Contributors:
Abstract: High Level Synthesis (HLS) decreases difficulties in developing FPGA
hardware, which enables us to use software languages such as C, C++,
and OpenCL for creating FPGA hardware logic. HLS also enables HPC
application developers to implement their applications on FPGA
systems. However, the memory bandwidth of an FPGA is lower than other
accelerators used in the HPC area such as GPU. An FPGA board for HPC
with DDR4 memory had only 76.8GB/s memory bandwidth at
maximum. Recently, an FPGA chip with High bandwidth memory 2 (HBM2) is
available with a 3D-stacked memory structure and many channels
aggregated to obtain high bandwidth. It has up to 512GB/s of memory
bandwidth in the latest Intel Stratix10. Comparing to GPU, it is still
around a quarter of GPU but this ratio is much better than before.
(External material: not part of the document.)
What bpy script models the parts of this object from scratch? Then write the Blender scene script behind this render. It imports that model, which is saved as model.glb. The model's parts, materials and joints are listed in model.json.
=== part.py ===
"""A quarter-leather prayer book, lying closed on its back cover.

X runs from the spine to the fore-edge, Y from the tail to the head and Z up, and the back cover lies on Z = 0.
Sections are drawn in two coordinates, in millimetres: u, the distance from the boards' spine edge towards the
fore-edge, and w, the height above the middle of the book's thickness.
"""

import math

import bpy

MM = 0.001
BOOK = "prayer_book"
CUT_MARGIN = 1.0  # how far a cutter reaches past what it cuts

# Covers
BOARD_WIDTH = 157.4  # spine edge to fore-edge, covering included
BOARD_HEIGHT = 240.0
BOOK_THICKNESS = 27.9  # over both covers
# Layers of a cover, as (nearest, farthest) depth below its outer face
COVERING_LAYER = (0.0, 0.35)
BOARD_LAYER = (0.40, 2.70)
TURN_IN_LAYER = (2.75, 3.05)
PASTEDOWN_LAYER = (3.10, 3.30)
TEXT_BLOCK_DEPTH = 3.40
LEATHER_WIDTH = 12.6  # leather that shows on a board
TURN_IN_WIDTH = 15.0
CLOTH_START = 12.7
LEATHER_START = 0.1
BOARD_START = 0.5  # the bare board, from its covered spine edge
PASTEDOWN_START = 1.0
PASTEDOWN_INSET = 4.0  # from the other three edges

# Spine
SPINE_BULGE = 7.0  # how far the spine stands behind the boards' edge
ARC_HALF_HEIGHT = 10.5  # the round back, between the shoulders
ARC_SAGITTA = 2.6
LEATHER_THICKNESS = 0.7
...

In
this poster, we evaluate the performance of HBM2 in an Intel Stratix
10 MX FPGA. We implement a tester module that supports not only
sequential access but also stride access which is widely used in HPC
applications. In addition to the performance evaluation, we discuss
how to utilize a lot of memory channels from HBM2 and propose our
memory subsystem for HBM2 and HPC applications in an FPGA.